(PostCom Bulletin)With one month of financial reporting left in the current fiscal year, the Postal Service’s results continue to lag expectations. Consistent with recent trends, the Postal Service reported significant declines in market-dominant product volumes, contributing to troubling financial results for the month of August 2023. Competitive product volumes ticked up slightly, but overall postal volumes were down more than almost eight percent for the month, and eight and a half percent year-to-date.
For the month of August, the Postal Service posted a net operating loss of $908 million. That marks a decline relative to 2022 performance, and greatly exceeds the planned operating loss of $531 million. Year-to-date, the Postal Service’s operating loss stands at $7.1 billion, exceeding the expected loss by seventy-two percent. Comparisons with last year are meaningless because of the passage of the Postal Service Reform Act of 2022 which greatly reduced retiree health care liabilities. Total revenue was below planned levels for the month by 4.7 percent, but greater than the same period last year (SPLY) by 1.5 percent thanks to two rate increases in the last twelve months.

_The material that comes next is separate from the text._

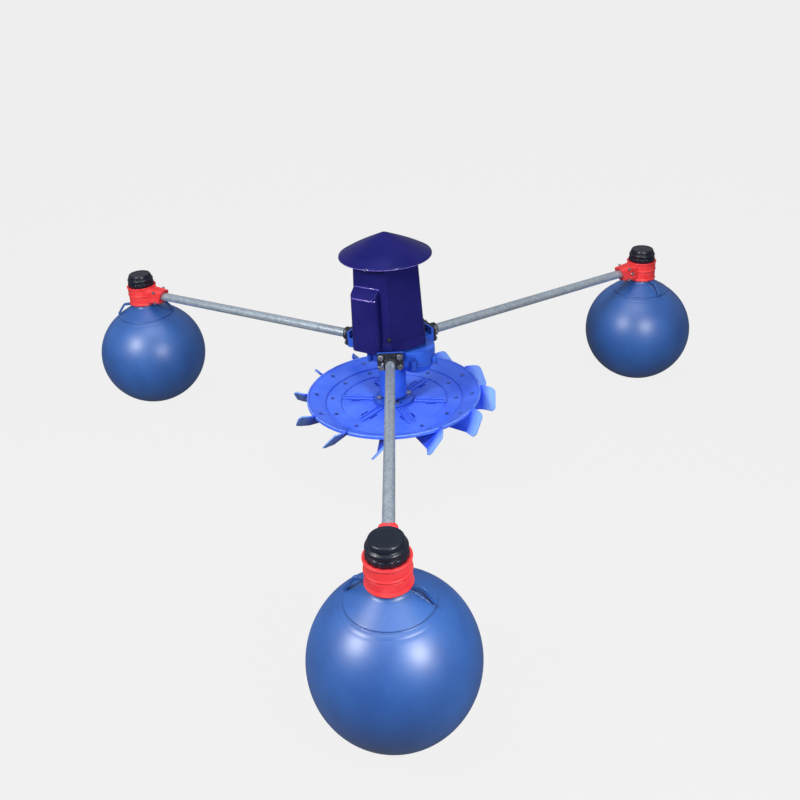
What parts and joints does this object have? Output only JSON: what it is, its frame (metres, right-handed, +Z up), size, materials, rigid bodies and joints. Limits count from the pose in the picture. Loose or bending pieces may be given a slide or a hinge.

Consistent with recent trends, Market Dominant product volumes declined substantially relative to SPLY. Marketing Mail volume fell by 10.7 percent and First-Class Mail volume was off 4.5 percent compared to the previous year. The Postal Service’s package business fared slightly better; competitive product volumes were flat with revenues increasing by 3.1 percent.
Though volume declined significantly during the month of August, the Postal Service’s labor utilization again continued to exceed demand, as total workhour reductions failed to keep pace with losses in workload. Though total workhours were reduced by three million relative to SPLY, controllable salaries and benefits expenses were reduced by less than one percent due to wage increases and cost of living adjustments.
As volumes continue to decline, the Postal Service struggles to reduce non-personnel expenses which fell by four percent for the month but continued to exceed planned amounts. Transportation costs were more than eleven percent less than in 2022, but those reductions were offset by significant increases in depreciation and amortization costs and vehicle maintenance expenses.